┌──

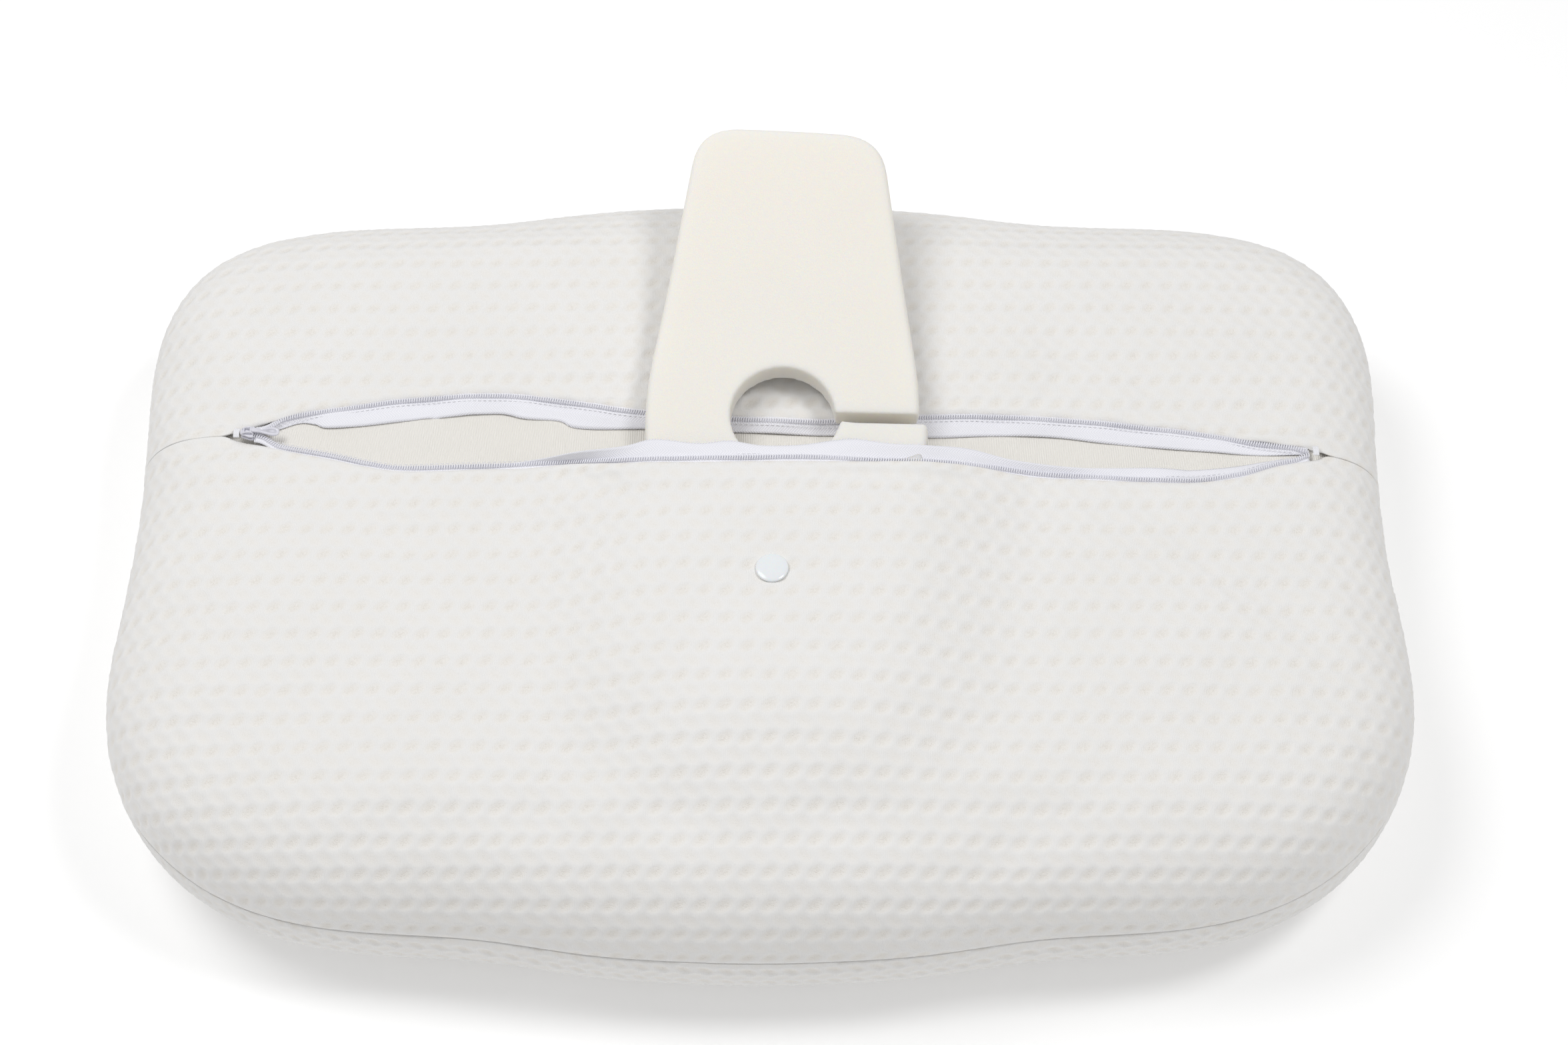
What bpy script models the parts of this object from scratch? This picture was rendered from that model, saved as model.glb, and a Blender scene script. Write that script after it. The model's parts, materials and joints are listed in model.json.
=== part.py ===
"""Butterfly pillow of moulded foam in a zipped cover, with a removable height layer half pulled out.

Metres, +Z up, +X to the right, +Y to the far side. The pillow lies on its sleeping side, so its flat
zipped side faces up. The origin is the middle of the footprint, on the floor.
"""

import math

import bmesh
import bpy
from mathutils import Matrix, Vector
from mathutils.bvhtree import BVHTree

MM = 0.001

# Pillow
PILLOW_WIDTH = 600 * MM
PILLOW_DEPTH = 414 * MM
PILLOW_HEIGHT = 97 * MM  # from the floor to the flat side of the cover
SEAM_HEIGHT = 57 * MM  # where the zip-side panels are sewn to the sleeping-side panel
CRADLE_DEPTH = 30 * MM  # head hollow in the sleeping side
OUTLINE_HALF = (  # right half, near middle to far middle, as parts of the half width and half depth
    (0.00, -1.00), (0.25, -0.98), (0.42, -0.93), (0.60, -0.93), (0.78, -0.86),
    (0.935, -0.66), (0.985, -0.39), (0.968, -0.02), (0.977, 0.24), (1.00, 0.53),
    (0.95, 0.80), (0.75, 0.93), (0.50, 0.92), (0.27, 0.98), (0.00, 1.00),
)  # fmt: skip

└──

## Your task
Make an exact copy of the data above.

## Result
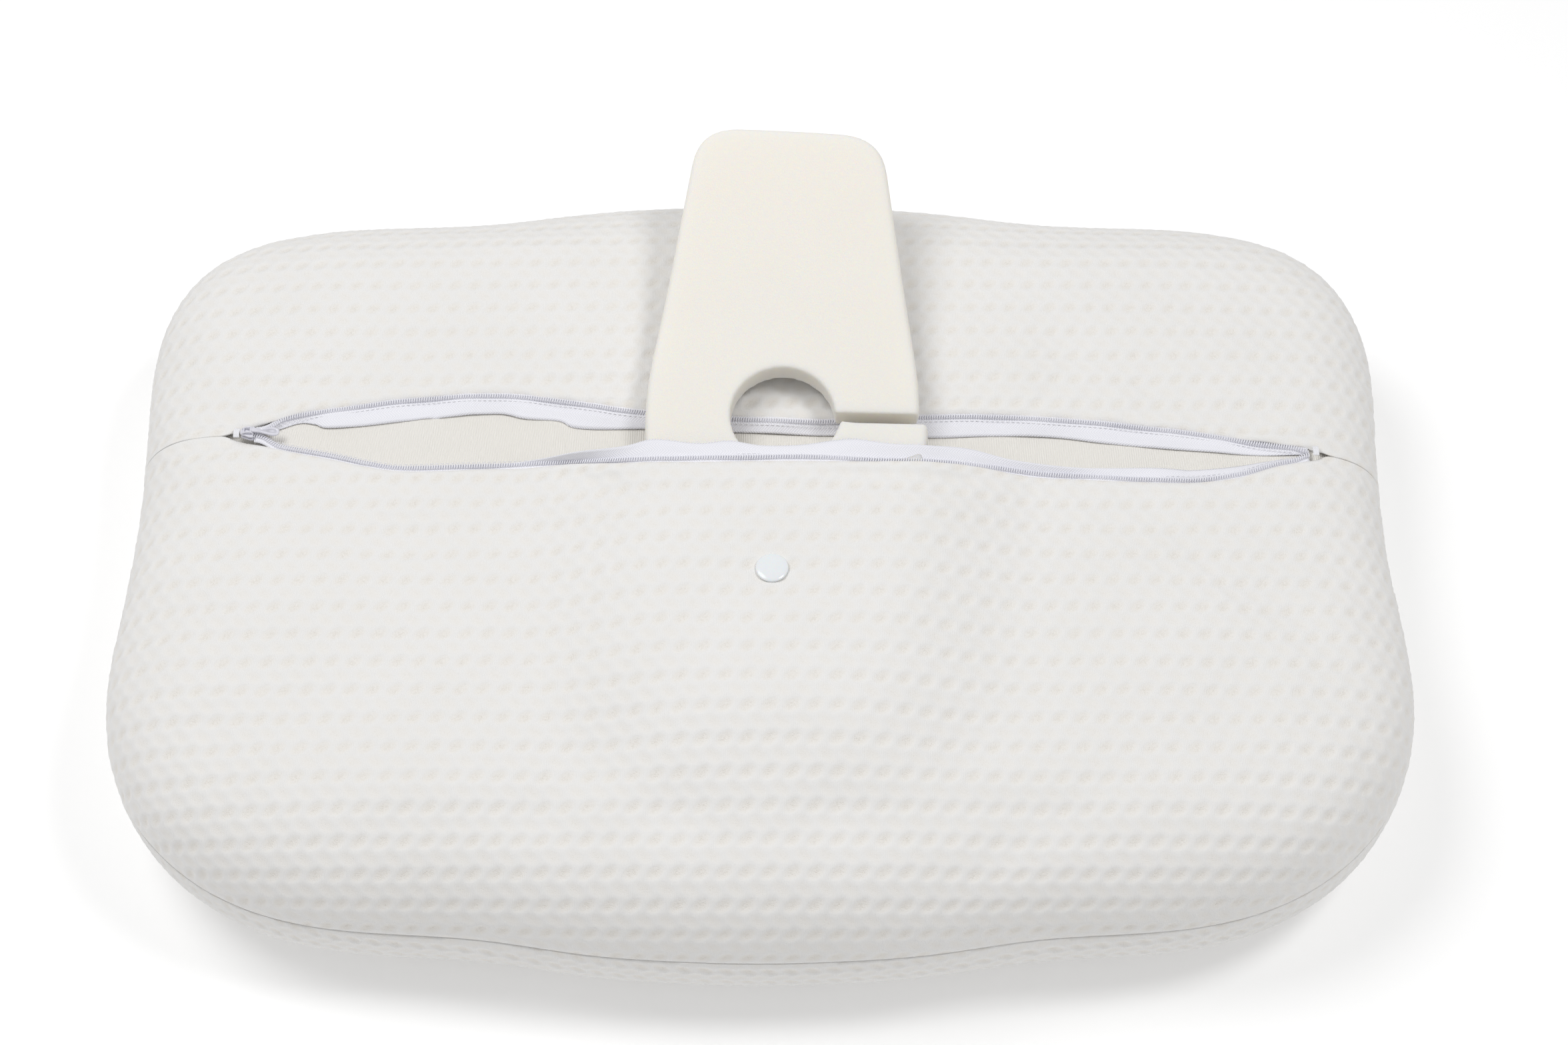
What bpy script models the parts of this object from scratch? This picture was rendered from that model, saved as model.glb, and a Blender scene script. Write that script after it. The model's parts, materials and joints are listed in model.json.
=== part.py ===
"""Butterfly pillow of moulded foam in a zipped cover, with a removable height layer half pulled out.

Metres, +Z up, +X to the right, +Y to the far side. The pillow lies on its sleeping side, so its flat
zipped side faces up. The origin is the middle of the footprint, on the floor.
"""

import math

import bmesh
import bpy
from mathutils import Matrix, Vector
from mathutils.bvhtree import BVHTree

MM = 0.001

# Pillow
PILLOW_WIDTH = 600 * MM
PILLOW_DEPTH = 414 * MM
PILLOW_HEIGHT = 97 * MM  # from the floor to the flat side of the cover
SEAM_HEIGHT = 57 * MM  # where the zip-side panels are sewn to the sleeping-side panel
CRADLE_DEPTH = 30 * MM  # head hollow in the sleeping side
OUTLINE_HALF = (  # right half, near middle to far middle, as parts of the half width and half depth
    (0.00, -1.00), (0.25, -0.98), (0.42, -0.93), (0.60, -0.93), (0.78, -0.86),
    (0.935, -0.66), (0.985, -0.39), (0.968, -0.02), (0.977, 0.24), (1.00, 0.53),
    (0.95, 0.80), (0.75, 0.93), (0.50, 0.92), (0.27, 0.98), (0.00, 1.00),
)  # fmt: skip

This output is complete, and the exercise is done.